ITEMS
▼▼▼

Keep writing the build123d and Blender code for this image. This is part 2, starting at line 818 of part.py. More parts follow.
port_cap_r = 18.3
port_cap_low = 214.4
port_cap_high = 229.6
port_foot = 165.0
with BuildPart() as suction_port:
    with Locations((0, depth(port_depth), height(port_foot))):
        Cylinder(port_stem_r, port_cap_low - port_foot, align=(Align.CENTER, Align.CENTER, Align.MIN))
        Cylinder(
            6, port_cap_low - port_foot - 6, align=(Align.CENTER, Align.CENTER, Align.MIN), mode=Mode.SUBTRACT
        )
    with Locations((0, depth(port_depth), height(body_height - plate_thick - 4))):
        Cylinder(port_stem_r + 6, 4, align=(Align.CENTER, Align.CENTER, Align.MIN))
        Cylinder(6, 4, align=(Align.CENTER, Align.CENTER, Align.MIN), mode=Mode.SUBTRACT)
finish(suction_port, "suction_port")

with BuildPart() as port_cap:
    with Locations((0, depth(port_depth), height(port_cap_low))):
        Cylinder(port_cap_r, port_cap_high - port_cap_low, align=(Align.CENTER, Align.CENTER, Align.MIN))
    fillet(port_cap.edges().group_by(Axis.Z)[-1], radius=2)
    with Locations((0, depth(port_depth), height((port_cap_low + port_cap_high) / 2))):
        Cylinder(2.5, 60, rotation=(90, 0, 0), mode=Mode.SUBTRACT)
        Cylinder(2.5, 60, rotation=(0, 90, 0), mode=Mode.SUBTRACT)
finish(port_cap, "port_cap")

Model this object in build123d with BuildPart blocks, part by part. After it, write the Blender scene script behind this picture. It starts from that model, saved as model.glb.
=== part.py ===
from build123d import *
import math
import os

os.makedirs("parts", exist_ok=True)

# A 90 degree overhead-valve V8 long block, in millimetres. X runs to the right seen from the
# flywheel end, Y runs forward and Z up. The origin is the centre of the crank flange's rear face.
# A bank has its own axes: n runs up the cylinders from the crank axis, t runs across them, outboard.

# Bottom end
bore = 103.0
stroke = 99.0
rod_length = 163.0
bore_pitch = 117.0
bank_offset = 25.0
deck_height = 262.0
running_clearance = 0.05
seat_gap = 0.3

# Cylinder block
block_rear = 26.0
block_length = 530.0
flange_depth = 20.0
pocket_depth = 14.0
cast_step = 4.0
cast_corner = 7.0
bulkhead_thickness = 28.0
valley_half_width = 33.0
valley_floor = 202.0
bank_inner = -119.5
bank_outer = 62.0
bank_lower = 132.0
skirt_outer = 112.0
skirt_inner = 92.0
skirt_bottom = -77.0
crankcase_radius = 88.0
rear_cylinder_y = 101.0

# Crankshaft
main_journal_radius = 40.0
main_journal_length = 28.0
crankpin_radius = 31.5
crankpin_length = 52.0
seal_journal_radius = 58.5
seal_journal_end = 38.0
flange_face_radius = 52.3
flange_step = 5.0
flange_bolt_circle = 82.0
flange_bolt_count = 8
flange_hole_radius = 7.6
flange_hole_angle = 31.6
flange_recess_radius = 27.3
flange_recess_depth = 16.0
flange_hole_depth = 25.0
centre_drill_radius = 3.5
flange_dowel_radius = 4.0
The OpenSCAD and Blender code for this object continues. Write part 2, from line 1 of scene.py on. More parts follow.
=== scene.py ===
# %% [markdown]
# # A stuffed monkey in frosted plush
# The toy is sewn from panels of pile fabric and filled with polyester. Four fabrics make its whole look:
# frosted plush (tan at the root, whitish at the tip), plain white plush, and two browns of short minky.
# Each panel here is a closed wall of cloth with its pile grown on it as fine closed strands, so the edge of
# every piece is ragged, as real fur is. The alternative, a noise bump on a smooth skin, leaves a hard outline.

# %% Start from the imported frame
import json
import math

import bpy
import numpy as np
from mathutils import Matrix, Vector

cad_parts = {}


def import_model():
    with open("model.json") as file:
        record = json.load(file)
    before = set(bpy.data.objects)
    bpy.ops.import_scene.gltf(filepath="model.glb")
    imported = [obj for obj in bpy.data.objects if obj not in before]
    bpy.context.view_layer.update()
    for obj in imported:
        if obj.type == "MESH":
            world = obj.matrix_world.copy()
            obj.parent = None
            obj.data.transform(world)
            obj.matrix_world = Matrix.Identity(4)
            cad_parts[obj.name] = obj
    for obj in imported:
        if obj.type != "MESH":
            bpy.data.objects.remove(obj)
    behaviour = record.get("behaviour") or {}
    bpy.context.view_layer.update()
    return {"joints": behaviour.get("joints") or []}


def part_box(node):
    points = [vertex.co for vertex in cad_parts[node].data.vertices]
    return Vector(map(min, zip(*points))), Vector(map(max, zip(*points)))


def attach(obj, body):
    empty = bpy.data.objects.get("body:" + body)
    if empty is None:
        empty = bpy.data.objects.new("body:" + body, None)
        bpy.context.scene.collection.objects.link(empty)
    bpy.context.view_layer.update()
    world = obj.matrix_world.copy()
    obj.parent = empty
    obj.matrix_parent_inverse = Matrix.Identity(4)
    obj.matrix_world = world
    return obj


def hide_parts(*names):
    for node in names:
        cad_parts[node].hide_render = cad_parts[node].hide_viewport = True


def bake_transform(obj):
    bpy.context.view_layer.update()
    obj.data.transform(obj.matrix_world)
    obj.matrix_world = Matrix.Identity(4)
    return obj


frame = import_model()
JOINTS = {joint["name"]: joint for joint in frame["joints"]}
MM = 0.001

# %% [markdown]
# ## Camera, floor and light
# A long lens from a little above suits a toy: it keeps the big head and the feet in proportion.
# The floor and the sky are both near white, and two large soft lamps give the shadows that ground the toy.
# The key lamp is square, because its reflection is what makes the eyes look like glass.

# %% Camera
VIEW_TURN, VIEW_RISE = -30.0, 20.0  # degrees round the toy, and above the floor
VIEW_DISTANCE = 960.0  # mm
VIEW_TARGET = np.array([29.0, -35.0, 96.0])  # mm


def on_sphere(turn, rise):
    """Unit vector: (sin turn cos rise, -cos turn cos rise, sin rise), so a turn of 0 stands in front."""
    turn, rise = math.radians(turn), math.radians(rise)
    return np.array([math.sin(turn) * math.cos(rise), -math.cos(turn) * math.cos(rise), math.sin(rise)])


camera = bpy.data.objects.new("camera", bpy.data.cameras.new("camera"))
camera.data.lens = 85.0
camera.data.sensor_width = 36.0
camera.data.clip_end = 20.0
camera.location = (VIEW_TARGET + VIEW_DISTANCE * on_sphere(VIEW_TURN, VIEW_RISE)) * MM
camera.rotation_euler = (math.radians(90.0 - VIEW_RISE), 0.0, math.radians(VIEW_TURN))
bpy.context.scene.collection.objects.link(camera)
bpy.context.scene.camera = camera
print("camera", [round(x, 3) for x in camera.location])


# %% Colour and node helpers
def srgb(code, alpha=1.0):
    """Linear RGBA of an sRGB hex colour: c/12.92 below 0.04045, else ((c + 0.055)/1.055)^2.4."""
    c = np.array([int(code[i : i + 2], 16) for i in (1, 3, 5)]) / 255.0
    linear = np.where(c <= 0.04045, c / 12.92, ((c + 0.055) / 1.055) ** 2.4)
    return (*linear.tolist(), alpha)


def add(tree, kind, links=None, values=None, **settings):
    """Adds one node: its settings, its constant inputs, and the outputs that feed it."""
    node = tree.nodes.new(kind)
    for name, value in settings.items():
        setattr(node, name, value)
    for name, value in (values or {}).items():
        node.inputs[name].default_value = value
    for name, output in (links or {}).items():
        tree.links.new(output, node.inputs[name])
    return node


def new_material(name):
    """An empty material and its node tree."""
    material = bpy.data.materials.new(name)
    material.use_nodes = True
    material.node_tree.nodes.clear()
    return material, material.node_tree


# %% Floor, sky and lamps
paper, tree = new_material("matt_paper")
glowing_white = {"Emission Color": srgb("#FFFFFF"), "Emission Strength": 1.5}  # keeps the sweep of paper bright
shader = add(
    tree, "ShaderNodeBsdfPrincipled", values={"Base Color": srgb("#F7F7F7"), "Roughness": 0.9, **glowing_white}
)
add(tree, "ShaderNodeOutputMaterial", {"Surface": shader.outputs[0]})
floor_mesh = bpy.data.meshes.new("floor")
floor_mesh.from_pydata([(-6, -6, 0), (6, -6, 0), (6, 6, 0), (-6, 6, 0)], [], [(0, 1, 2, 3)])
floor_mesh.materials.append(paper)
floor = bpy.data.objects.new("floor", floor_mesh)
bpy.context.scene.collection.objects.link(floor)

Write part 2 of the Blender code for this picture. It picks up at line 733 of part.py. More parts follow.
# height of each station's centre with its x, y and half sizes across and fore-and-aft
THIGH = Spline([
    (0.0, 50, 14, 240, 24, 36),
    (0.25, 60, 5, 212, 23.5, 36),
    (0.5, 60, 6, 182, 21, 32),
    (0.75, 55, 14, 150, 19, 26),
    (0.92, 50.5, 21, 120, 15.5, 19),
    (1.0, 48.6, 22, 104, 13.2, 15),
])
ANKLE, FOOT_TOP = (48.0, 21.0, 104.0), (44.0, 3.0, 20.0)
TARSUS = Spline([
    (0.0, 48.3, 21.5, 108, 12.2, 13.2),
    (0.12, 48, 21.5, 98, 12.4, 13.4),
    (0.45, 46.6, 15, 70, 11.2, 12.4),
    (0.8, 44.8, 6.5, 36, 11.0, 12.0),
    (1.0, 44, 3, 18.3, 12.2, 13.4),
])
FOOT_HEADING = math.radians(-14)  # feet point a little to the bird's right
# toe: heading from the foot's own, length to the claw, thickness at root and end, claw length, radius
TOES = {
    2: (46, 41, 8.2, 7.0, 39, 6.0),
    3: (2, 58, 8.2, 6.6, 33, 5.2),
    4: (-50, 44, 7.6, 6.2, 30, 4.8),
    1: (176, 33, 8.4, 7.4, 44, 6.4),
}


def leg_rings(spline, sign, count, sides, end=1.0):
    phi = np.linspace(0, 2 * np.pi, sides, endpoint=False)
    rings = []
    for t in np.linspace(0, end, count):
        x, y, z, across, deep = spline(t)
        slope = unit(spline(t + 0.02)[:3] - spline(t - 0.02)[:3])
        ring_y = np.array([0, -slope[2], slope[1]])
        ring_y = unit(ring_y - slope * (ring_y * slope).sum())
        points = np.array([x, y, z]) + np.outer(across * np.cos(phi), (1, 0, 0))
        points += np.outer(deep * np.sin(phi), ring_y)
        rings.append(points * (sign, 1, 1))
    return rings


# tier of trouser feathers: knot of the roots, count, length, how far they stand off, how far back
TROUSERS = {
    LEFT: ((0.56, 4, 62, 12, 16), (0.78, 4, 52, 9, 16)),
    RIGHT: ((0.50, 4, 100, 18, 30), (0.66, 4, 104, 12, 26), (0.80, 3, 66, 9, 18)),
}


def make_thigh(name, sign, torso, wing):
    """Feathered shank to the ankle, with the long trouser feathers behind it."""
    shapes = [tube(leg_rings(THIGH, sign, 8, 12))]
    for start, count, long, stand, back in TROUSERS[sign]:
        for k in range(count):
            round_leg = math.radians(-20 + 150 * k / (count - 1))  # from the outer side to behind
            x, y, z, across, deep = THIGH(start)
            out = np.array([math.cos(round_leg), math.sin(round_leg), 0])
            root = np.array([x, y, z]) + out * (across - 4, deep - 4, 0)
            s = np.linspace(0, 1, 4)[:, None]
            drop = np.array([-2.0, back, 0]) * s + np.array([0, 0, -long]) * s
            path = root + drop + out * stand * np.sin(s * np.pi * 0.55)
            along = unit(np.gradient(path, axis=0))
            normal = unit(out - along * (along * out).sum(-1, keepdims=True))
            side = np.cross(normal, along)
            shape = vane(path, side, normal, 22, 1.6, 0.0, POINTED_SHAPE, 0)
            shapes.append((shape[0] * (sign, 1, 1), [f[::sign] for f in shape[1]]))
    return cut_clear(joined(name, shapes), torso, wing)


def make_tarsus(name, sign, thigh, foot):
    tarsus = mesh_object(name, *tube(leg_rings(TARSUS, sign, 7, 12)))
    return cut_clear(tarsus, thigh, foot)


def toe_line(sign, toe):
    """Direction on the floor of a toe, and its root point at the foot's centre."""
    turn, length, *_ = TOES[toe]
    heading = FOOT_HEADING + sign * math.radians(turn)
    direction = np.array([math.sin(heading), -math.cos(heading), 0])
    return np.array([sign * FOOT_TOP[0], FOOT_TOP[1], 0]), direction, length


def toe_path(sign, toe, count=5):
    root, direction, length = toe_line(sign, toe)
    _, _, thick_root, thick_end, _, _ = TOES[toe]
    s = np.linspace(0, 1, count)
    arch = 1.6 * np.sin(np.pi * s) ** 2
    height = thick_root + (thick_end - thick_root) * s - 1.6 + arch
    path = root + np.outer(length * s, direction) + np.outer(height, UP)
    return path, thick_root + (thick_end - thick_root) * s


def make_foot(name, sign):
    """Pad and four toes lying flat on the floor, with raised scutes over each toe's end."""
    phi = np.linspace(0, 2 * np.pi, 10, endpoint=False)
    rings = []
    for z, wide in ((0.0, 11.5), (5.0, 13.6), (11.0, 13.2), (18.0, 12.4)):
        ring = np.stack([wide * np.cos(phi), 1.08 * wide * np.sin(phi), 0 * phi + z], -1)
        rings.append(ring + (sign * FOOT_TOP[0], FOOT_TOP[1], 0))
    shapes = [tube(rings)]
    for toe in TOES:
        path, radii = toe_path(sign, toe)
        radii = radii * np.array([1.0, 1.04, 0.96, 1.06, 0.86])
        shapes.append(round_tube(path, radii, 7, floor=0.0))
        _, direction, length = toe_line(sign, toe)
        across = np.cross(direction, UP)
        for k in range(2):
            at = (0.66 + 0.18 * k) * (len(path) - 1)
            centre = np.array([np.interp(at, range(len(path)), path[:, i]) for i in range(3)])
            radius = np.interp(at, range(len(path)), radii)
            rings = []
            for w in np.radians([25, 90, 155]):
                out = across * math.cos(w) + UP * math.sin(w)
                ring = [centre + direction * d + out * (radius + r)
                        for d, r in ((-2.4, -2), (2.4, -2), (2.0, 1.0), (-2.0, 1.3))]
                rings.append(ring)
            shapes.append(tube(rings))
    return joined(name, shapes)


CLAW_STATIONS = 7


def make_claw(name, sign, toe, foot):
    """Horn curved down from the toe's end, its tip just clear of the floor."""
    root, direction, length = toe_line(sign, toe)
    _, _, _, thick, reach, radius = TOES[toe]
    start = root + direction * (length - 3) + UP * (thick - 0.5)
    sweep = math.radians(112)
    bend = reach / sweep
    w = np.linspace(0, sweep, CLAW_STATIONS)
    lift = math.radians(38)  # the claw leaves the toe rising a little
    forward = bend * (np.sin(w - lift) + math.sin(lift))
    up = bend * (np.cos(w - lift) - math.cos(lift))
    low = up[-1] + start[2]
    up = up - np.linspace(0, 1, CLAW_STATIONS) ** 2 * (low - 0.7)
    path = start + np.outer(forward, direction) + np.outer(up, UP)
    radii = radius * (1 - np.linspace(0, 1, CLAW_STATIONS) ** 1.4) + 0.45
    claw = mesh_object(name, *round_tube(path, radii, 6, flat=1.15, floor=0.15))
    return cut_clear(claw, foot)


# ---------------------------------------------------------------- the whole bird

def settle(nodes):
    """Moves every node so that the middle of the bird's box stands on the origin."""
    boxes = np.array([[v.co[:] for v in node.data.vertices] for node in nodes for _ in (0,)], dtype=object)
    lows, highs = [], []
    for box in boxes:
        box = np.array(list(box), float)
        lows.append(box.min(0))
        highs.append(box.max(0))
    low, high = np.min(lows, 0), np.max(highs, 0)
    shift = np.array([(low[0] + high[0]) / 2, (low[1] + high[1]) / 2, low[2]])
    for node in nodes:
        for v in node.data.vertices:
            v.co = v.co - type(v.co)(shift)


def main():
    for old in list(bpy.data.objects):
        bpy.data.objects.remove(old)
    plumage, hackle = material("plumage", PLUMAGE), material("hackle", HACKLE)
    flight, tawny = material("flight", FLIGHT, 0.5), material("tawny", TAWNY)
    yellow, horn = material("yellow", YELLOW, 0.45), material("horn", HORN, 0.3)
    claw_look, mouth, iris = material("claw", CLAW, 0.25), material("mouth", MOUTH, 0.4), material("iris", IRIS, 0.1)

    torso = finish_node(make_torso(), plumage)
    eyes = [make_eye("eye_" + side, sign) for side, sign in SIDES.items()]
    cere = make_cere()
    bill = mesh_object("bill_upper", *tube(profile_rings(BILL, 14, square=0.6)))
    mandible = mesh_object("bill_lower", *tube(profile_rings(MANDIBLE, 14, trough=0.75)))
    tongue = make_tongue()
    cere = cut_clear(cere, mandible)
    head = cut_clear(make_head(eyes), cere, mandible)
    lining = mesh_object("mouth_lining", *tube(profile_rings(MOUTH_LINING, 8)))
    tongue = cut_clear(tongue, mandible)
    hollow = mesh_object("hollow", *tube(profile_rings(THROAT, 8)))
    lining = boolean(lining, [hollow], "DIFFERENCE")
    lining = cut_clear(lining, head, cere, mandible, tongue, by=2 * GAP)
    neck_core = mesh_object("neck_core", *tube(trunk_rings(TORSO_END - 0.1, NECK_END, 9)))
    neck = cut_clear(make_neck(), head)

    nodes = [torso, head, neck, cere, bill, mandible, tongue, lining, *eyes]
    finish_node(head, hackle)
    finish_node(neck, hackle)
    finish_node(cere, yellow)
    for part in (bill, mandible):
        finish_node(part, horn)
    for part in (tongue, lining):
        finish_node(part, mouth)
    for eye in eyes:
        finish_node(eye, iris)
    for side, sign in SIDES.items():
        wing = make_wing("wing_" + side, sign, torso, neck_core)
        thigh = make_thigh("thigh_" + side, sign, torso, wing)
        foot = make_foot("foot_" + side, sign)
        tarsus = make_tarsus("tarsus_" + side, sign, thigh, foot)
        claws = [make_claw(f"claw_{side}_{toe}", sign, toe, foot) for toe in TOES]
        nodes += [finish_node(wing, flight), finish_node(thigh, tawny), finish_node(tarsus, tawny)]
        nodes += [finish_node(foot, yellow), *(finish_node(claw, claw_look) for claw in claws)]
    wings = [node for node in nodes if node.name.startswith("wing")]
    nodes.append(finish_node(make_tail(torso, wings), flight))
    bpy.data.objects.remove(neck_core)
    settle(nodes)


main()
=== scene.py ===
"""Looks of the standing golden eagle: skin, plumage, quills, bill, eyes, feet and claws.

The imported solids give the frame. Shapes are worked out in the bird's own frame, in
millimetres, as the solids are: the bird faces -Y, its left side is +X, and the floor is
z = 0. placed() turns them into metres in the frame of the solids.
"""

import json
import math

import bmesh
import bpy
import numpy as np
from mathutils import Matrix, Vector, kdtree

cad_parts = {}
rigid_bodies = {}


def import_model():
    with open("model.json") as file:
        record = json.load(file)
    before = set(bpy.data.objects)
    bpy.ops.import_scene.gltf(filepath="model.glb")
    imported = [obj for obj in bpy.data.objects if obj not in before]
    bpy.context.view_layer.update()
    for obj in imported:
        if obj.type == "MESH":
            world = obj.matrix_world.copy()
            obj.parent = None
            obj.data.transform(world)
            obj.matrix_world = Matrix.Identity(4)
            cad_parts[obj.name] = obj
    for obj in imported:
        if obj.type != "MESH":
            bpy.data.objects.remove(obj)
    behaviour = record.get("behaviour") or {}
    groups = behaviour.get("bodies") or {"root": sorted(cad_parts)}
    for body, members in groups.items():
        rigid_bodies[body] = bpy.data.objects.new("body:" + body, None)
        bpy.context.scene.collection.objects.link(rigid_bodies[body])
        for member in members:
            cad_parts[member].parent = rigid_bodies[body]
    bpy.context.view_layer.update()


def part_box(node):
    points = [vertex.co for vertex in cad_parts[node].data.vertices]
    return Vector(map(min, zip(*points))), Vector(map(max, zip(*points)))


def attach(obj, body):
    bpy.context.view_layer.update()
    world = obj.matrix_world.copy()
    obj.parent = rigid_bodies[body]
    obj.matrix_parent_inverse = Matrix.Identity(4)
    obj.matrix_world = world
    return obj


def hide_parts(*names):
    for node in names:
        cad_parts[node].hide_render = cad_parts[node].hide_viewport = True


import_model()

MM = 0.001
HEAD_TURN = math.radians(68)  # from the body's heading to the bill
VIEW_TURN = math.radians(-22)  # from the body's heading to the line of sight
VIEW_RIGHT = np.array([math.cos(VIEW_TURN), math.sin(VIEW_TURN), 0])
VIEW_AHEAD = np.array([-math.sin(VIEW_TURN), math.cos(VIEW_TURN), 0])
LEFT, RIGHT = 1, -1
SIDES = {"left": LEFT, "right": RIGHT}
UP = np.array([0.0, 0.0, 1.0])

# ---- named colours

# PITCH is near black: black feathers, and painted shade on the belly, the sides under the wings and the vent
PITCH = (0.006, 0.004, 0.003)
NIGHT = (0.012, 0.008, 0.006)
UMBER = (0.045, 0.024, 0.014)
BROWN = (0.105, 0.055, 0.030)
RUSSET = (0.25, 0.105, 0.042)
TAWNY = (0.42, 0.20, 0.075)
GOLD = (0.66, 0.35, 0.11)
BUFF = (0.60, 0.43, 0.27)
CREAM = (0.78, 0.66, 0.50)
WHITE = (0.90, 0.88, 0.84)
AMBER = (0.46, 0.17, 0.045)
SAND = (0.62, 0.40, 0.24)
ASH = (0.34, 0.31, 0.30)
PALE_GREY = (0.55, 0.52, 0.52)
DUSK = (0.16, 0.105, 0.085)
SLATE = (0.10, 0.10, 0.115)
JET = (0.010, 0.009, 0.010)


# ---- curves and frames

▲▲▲

WHAT THE TASK ASKS
Repeat word for word the stretch of lines from the one with "tawny), finish_node(tarsus, tawny)]" down to the one with "from mathutils import Matrix, Vector, kdtree", both included.

FULL OUTPUT
        nodes += [finish_node(wing, flight), finish_node(thigh, tawny), finish_node(tarsus, tawny)]
        nodes += [finish_node(foot, yellow), *(finish_node(claw, claw_look) for claw in claws)]
    wings = [node for node in nodes if node.name.startswith("wing")]
    nodes.append(finish_node(make_tail(torso, wings), flight))
    bpy.data.objects.remove(neck_core)
    settle(nodes)


main()
=== scene.py ===
"""Looks of the standing golden eagle: skin, plumage, quills, bill, eyes, feet and claws.

The imported solids give the frame. Shapes are worked out in the bird's own frame, in
millimetres, as the solids are: the bird faces -Y, its left side is +X, and the floor is
z = 0. placed() turns them into metres in the frame of the solids.
"""

import json
import math

import bmesh
import bpy
import numpy as np
from mathutils import Matrix, Vector, kdtree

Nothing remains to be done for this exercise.